━━ Supplied information

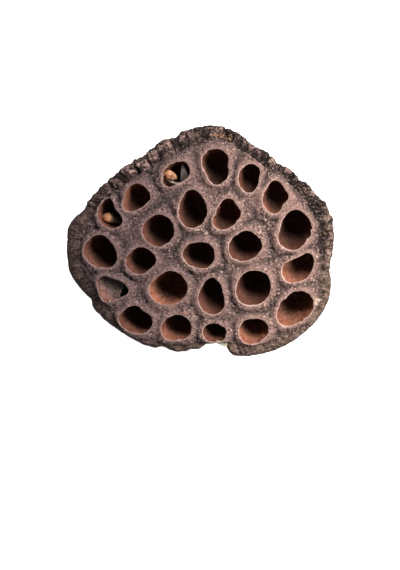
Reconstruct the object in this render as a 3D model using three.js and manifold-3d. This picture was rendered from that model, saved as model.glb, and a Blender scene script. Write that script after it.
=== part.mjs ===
// A dried lotus pod standing face up on its flush-cut stem, with the shrivelled seeds it still holds.
// Millimetres, +Z up. The origin is the centre of the flat stem cut, which is the face it rests on.

import * as THREE from 'three';
import { mergeVertices } from 'three/addons/utils/BufferGeometryUtils.js';
import Module from 'manifold-3d';

const { Manifold, Mesh } = await loadSolids();

// Driving heights and thicknesses
const STEM_CUT_RADIUS = 9.5;
const FACE_EDGE_Z = 51; // the face where it meets the rim
const FACE_DOME = 1.6; // how much higher its middle lies
const FACE_DOME_RADIUS = 44;
const UNDER_RIM_Z = 44.5; // where the side wall tucks under the rim
const UNDER_RIM_TUCK = 1.8;
const SEAT_GAP = 0.3; // between a seed and its cavity

// How finely the round forms are divided
const POD_STEPS = 90;
const CAVITY_STEPS = 14;
const SEED_STEPS = 12;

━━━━

Gather and copy every line of the data in which the string "from" is found.

Answer:
Reconstruct the object in this render as a 3D model using three.js and manifold-3d. This picture was rendered from that model, saved as model.glb, and a Blender scene script. Write that script after it.
import * as THREE from 'three';
import { mergeVertices } from 'three/addons/utils/BufferGeometryUtils.js';
import Module from 'manifold-3d';